## start Supplied data
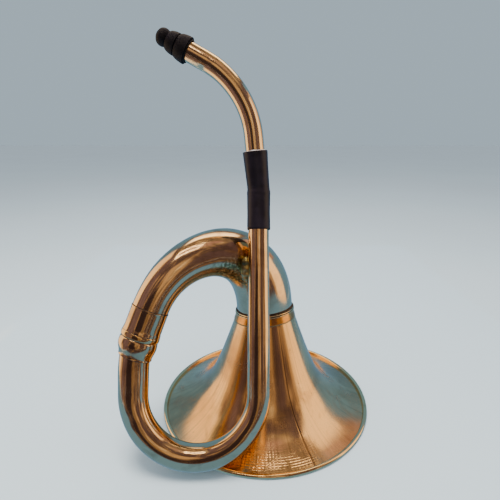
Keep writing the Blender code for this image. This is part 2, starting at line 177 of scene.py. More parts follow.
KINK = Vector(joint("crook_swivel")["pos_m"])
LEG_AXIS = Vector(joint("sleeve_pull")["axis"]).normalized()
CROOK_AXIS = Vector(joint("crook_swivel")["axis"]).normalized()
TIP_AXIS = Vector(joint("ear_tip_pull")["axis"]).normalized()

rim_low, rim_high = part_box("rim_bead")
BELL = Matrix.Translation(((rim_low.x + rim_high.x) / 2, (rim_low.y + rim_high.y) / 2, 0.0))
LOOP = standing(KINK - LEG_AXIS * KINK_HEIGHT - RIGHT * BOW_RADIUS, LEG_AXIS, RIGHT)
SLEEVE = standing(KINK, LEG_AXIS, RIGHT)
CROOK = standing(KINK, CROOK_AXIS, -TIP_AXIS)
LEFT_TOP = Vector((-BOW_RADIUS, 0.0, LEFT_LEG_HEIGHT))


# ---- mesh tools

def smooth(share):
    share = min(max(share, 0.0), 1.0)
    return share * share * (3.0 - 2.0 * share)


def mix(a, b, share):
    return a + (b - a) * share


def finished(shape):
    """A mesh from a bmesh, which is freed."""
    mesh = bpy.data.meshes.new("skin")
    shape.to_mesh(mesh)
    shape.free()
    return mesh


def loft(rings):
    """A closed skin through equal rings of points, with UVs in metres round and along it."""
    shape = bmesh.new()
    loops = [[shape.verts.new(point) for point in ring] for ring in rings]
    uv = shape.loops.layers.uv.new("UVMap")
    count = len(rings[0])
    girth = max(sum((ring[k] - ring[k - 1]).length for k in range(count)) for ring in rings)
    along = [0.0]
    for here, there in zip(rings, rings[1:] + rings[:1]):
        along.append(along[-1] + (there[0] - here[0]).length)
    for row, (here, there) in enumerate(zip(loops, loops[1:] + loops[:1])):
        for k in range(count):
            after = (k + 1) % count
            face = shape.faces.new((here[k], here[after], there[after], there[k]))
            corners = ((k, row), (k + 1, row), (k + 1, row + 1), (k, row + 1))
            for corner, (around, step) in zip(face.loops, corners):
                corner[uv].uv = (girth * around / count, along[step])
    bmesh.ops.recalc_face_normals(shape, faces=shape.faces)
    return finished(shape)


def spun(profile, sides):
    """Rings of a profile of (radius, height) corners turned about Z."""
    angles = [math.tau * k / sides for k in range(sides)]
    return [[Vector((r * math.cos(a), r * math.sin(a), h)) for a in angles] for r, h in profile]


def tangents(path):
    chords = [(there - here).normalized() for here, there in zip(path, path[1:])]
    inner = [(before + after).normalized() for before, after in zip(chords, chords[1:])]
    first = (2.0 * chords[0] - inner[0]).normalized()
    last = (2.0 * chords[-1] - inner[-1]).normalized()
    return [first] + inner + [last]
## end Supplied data
What you need to do:
Go through the material above line by line and copy it exactly.

Finished task:
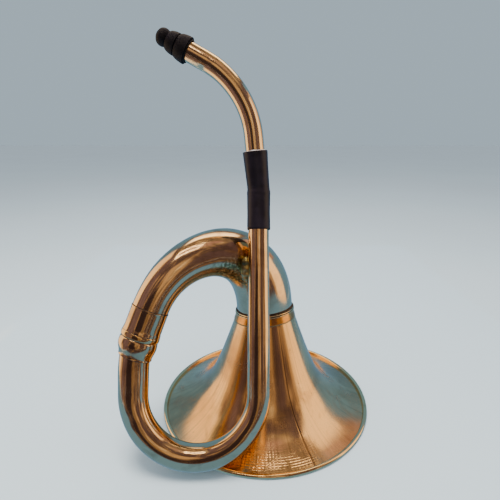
Keep writing the Blender code for this image. This is part 2, starting at line 177 of scene.py. More parts follow.
KINK = Vector(joint("crook_swivel")["pos_m"])
LEG_AXIS = Vector(joint("sleeve_pull")["axis"]).normalized()
CROOK_AXIS = Vector(joint("crook_swivel")["axis"]).normalized()
TIP_AXIS = Vector(joint("ear_tip_pull")["axis"]).normalized()

rim_low, rim_high = part_box("rim_bead")
BELL = Matrix.Translation(((rim_low.x + rim_high.x) / 2, (rim_low.y + rim_high.y) / 2, 0.0))
LOOP = standing(KINK - LEG_AXIS * KINK_HEIGHT - RIGHT * BOW_RADIUS, LEG_AXIS, RIGHT)
SLEEVE = standing(KINK, LEG_AXIS, RIGHT)
CROOK = standing(KINK, CROOK_AXIS, -TIP_AXIS)
LEFT_TOP = Vector((-BOW_RADIUS, 0.0, LEFT_LEG_HEIGHT))


# ---- mesh tools

def smooth(share):
    share = min(max(share, 0.0), 1.0)
    return share * share * (3.0 - 2.0 * share)


def mix(a, b, share):
    return a + (b - a) * share


def finished(shape):
    """A mesh from a bmesh, which is freed."""
    mesh = bpy.data.meshes.new("skin")
    shape.to_mesh(mesh)
    shape.free()
    return mesh


def loft(rings):
    """A closed skin through equal rings of points, with UVs in metres round and along it."""
    shape = bmesh.new()
    loops = [[shape.verts.new(point) for point in ring] for ring in rings]
    uv = shape.loops.layers.uv.new("UVMap")
    count = len(rings[0])
    girth = max(sum((ring[k] - ring[k - 1]).length for k in range(count)) for ring in rings)
    along = [0.0]
    for here, there in zip(rings, rings[1:] + rings[:1]):
        along.append(along[-1] + (there[0] - here[0]).length)
    for row, (here, there) in enumerate(zip(loops, loops[1:] + loops[:1])):
        for k in range(count):
            after = (k + 1) % count
            face = shape.faces.new((here[k], here[after], there[after], there[k]))
            corners = ((k, row), (k + 1, row), (k + 1, row + 1), (k, row + 1))
            for corner, (around, step) in zip(face.loops, corners):
                corner[uv].uv = (girth * around / count, along[step])
    bmesh.ops.recalc_face_normals(shape, faces=shape.faces)
    return finished(shape)


def spun(profile, sides):
    """Rings of a profile of (radius, height) corners turned about Z."""
    angles = [math.tau * k / sides for k in range(sides)]
    return [[Vector((r * math.cos(a), r * math.sin(a), h)) for a in angles] for r, h in profile]


def tangents(path):
    chords = [(there - here).normalized() for here, there in zip(path, path[1:])]
    inner = [(before + after).normalized() for before, after in zip(chords, chords[1:])]
    first = (2.0 * chords[0] - inner[0]).normalized()
    last = (2.0 * chords[-1] - inner[-1]).normalized()
    return [first] + inner + [last]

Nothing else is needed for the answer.